STATED EXERCISE » Reproduce, word for word, every line from the first one down to the line containing "import random", and nothing else.

(Modeling code records)
<<<<
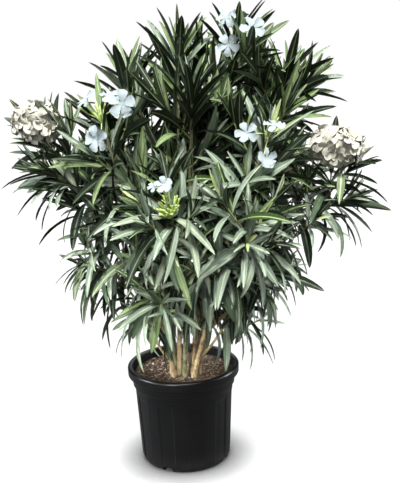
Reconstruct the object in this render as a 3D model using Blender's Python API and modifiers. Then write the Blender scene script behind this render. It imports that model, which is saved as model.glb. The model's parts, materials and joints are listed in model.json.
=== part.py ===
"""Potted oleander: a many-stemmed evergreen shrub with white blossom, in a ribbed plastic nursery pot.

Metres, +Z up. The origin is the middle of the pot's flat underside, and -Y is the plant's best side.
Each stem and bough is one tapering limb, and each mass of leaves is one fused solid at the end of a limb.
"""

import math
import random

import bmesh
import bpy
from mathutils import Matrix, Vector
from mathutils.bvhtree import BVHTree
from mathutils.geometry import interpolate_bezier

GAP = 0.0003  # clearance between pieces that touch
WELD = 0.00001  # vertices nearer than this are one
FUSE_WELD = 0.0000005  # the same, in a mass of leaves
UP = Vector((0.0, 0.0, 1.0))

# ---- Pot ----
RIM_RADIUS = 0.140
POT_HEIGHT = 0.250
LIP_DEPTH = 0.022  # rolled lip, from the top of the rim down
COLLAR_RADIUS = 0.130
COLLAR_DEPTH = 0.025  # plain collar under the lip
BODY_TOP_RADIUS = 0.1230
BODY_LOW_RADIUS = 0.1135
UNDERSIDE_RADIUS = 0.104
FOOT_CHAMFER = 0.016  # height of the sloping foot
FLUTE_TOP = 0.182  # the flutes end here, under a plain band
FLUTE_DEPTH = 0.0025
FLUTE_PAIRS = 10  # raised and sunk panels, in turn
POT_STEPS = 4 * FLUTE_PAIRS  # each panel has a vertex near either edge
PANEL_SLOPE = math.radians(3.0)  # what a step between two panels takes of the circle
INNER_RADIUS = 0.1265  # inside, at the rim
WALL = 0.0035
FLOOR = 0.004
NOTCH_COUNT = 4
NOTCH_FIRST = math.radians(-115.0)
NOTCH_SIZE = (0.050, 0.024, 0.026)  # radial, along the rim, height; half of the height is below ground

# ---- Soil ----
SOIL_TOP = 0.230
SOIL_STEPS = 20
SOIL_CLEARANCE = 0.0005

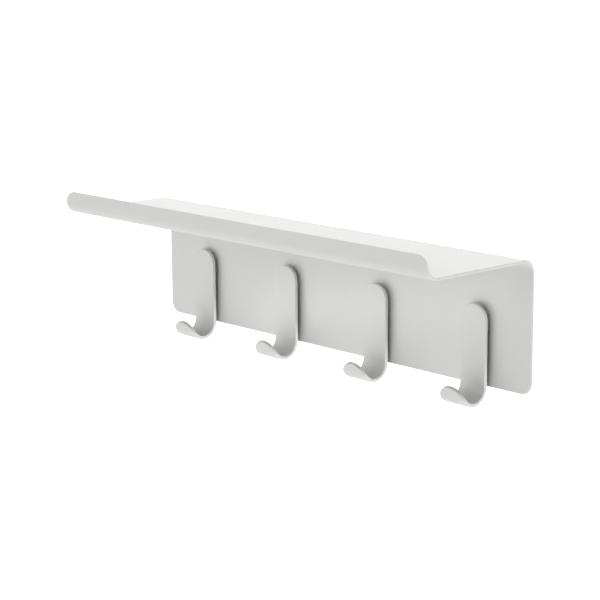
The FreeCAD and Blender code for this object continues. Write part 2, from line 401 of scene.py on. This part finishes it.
>>>>
ANSWER TO THE TASK »
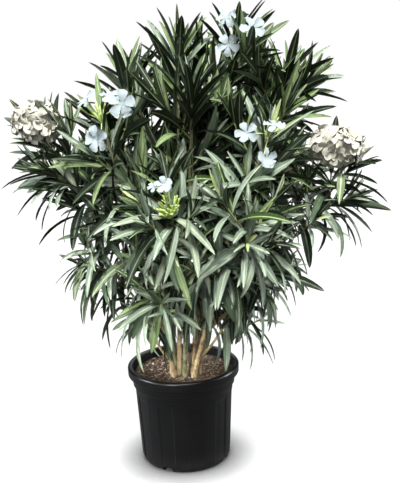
Reconstruct the object in this render as a 3D model using Blender's Python API and modifiers. Then write the Blender scene script behind this render. It imports that model, which is saved as model.glb. The model's parts, materials and joints are listed in model.json.
=== part.py ===
"""Potted oleander: a many-stemmed evergreen shrub with white blossom, in a ribbed plastic nursery pot.

Metres, +Z up. The origin is the middle of the pot's flat underside, and -Y is the plant's best side.
Each stem and bough is one tapering limb, and each mass of leaves is one fused solid at the end of a limb.
"""

import math
import random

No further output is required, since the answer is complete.